The Ulam-Warburton automaton is a simple growing pattern. See Wikipedia or this great Numberphile video for more information. For the more technical see this paper too.

Ulam-Warburton animation from Wikipedia

I was curious what you’d get under various other versions of it, using the same basic rule of “turn on cells with exactly one neighbor” but with a tweak. For example, what happens if you a cell turns off after being activated for a few cycles?

You get this beautiful modification. I plan to follow this up more and will make code available then (although it’s insanely simple). I would be curious what statements you can make about the periodicity and the number of active cells at any time.

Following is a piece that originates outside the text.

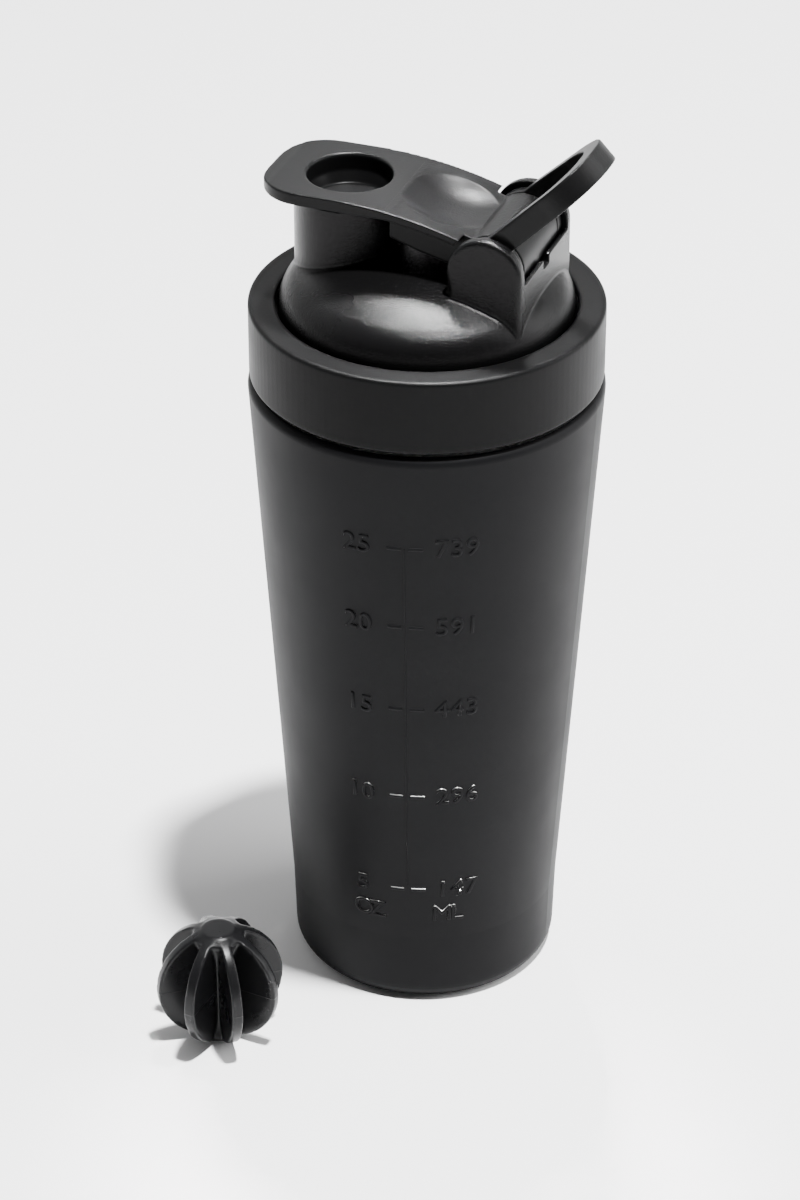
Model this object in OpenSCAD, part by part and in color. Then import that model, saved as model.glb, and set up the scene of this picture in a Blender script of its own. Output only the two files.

For example, empirically it seems that the number of cells in a “dying” version is always upper bounded by the ageless and standard Ulam-Warburton Automaton. Now, prove that and derive formulas (or prove it’s not possible) for a generalized version.

Other ideas:

• How does the total cell count formula change depending on the starting configuration, e.g. more than one active cell?
• Are there interesting stochastic versions?
• What happens when cells have a regeneration period, a time after they die before they can activate again? That models disease and other phenomena better maybe since resources/population has to restore before a new outbreak is successful.
• What if the age of a cell is a function of its position on the plane?
• Can we generalize to other grid types?
• How does this fit into other work? Has it already been done?

This whole curiosity partially started because I wanted to assign a simple proof about Ulam-Warburton to my summer discrete math class. I also have an affinity for fractals, who doesn’t?